Tuesday, June 22, 2021

A Thrilling Development: A Place to Die (1973)

“Thriller”, season 1 episode 7

For some general remarks about the British TV show “Thriller” and its stylistic setup, please take a look at my first write-up of an episode.

Dr Nelson (Bryan Marshall) and his wife Tessa (Alexandra Hay) come to one of those very traditional British villages so he can take over the position of the local general practitioner. His predecessor seems to have left his position in a bit of a hurry, but I’m sure there’s nothing at all to fear here. The villagers, at least, may be a bit weird - and tend to a foot deformity they just aren’t willing to show their new doctor – but otherwise they are certainly very welcoming indeed. They seem to have taken a particular shine to Tessa, acting rather, well, worshipful towards her. So worshipful in fact that Tessa quickly becomes uneasy with the attention (her husband, as is tradition in these cases, does take rather longer). Indeed, the villagers believe her to be prophesied to take a very special role in their Lady Day celebration, a celebration, it has to be said, that seems to be rather far removed from the traditional Christianity their choice of feast day suggests.

If all of this sounds to you rather a lot as if this episode of Thriller (as directed by Peter Jefferies and written by Terence Feely) is dabbling in what we’d now call folk horror, you’re completely right. Indeed, it’s interesting how much this innocent little TV movie fits into genre borders created much later, featuring pretty much all the elements you’d include if you’d make a folk horror by the numbers movie today. Obviously, this never gets as explicitly nasty or strange as Blood on Satan’s Claw and isn’t as subversive and clever as The Wickerman but there’s quite a bit of rather disturbing stuff very effectively suggested, particularly in the final act. Jefferies (your typical British TV hired gun going by his IMDB credits) does also manage to squeeze some very moody moments out of the little production values he has – again particularly in the final act.

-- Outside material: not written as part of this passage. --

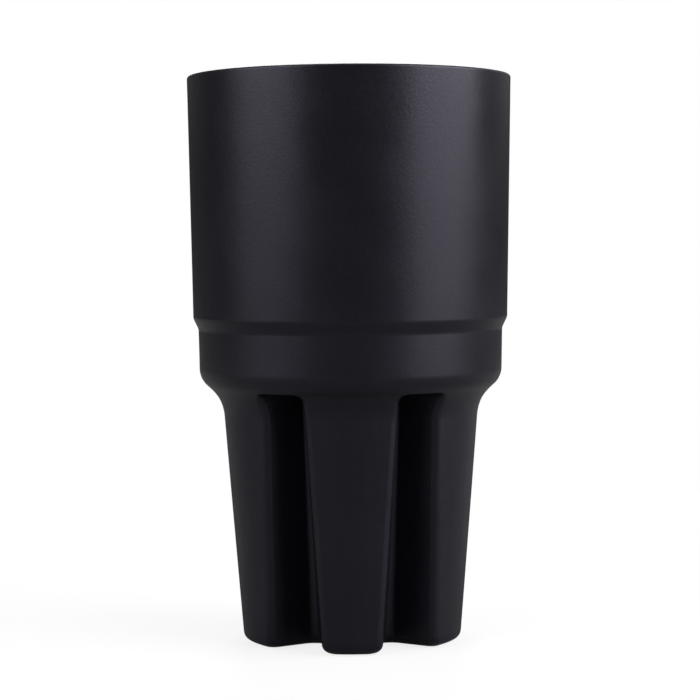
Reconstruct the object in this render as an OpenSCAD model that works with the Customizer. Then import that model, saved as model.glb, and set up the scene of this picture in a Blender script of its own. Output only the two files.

The film’s biggest strengths and most interesting aspect is how effectively it mixes the weirdness of the villagers, their behaviour and their beliefs with the mundanity of their world and lives, so that our protagonist’s housekeeper apparently can’t see any strangeness in her position as both a cult member and a worshipper and the woman who keeps the couple’s house clean; the big star of the ritual and village fool (or really, Fool) of the place is mostly spending his time carrying groceries; and the final ritual does not take place in a stone circle or something of that kind, but the village shop. The utterly mundane and the murderously weird are apparently inextricably entwined in Merry Old England.